Bush and the Republican Congress will almost surely act on Social Security and beyond extending the tax cuts already enacted they may even come up with a plan for more tax relief for corporations and high income individuals. For Social Security reform, Bush is proposing a plan that would allow younger workers to opt out of payroll taxes for government controlled savings accounts. These accounts would allow workers to invest their money in stocks, bonds and other savings vehicles at theoretically higher rates leading ultimately to payouts that are higher than those received by SSA recipients. At the same time, Bush has said, the commitments to workers presently in the system will be kept unchanged so the government will have to step in to make up for the resulting shortfall.
In other words, in a pay-as-you-go system dependant on the contributions of younger workers, a percentage of contributions will be diverted to the new SSA savings accounts. The immediate cost to the government will result in trillions of dollars in additional, immediate debt that will be added onto the already crushing federal deficit.

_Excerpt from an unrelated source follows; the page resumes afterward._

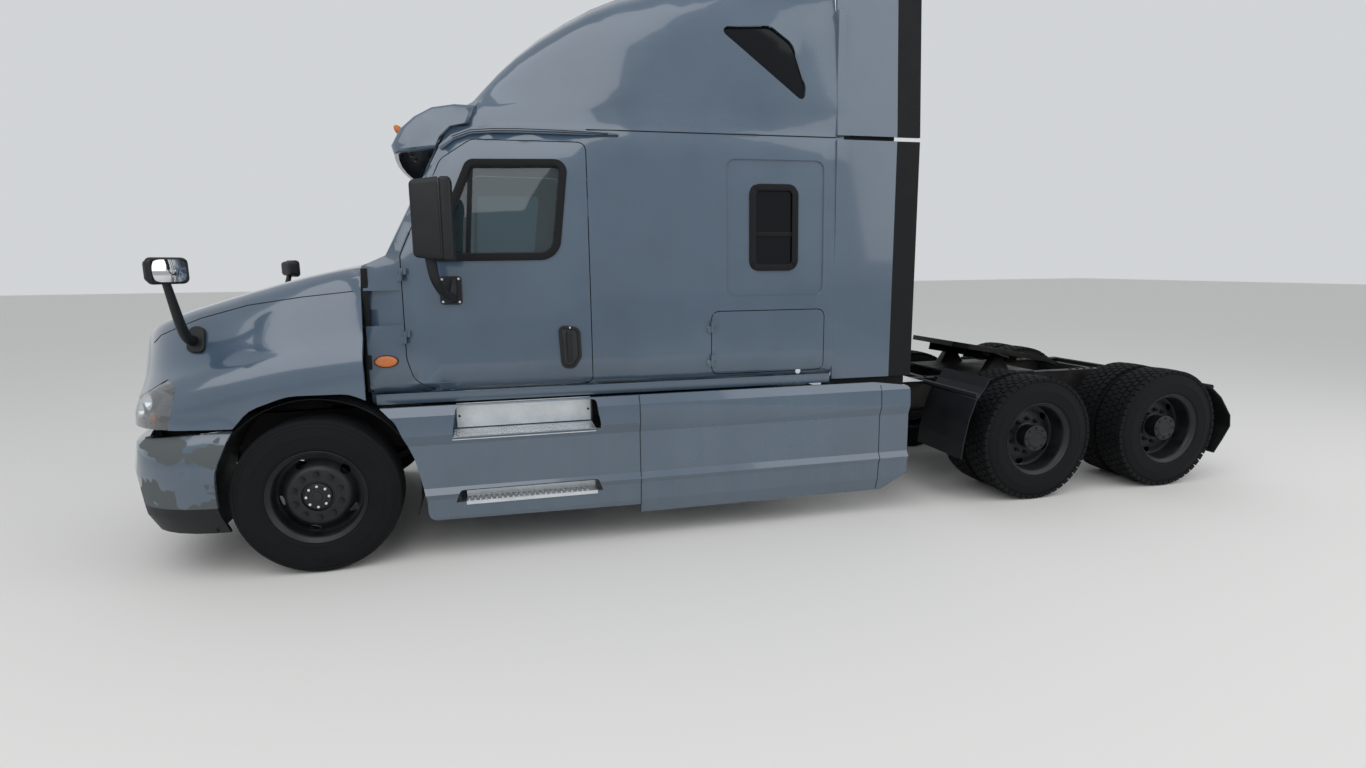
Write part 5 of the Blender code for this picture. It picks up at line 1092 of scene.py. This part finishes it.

The word circulating around Washington is that the Administration will find an accounting fix (think Enron) that will keep the reform cost off the government books. In other words, the Congress won't even have to vote, this time to vastly stretch the legal debt ceiling it put into place in the 90's.
Never ones to face up to the consequences of their actions, the Administration has latched onto an easy fix: devalue the dollar and hope it takes a while for anybody to notice. Let's see what that does.
For a good starting point, we should point out that if the US were, say Argentina, or Japan, or Australia and we ran up the kind of growing internal and external debt structures the US is now taking in stride, we'd be standing, hat in hand in front of the IMF awaiting a stern lecture, imposed austerity, and finally a massive bail-out the likes of which the world has never seen. But, we're not the above countries, we are the US of A and as such we have been granted --some would say by the grace of God, a special place in the world economic order.
By virtue of the strength of our economy after World War II and the insufficiency of precious metals to meet the demands of postwar world economic growth, the US dollar was given a special role. Central banks in countries around the world, which once were required to hold a certain amount of gold or silver in their coffers to back up the money they printed, were allowed by international agreement to hold dollars instead. The effect of this on exporting countries was that it allowed them to use the fruits of their foreign trade, paid in dollars, to back up their own internal economies.
In the 1970's Nixon cut the dollar off of any remaining precious metal anchors. Since Nixon, the dollar has floated freely up and down against other floating currencies as the economic tides turned. But always, the US enjoyed one perk --or you might say, responsibility-- that no other country had: We could, in essence, always spend dollars abroad with the sure knowledge that only a percentage would be returned for collection (call it a built in discount). In other words, every dollar that is stowed away in some central bank like that of Japan, China, Saudi Arabia, France, etc. is money that we, as a nation, spent and never have had to pay back.
Over the years this has resulted in a multi-trillion dollar gift from peoples all around the world to the people of the US. Of course, it's a not a gift that hardly anybody (those pesky Europeans, no strangers to imperialism, might be an exception), likes to talk about.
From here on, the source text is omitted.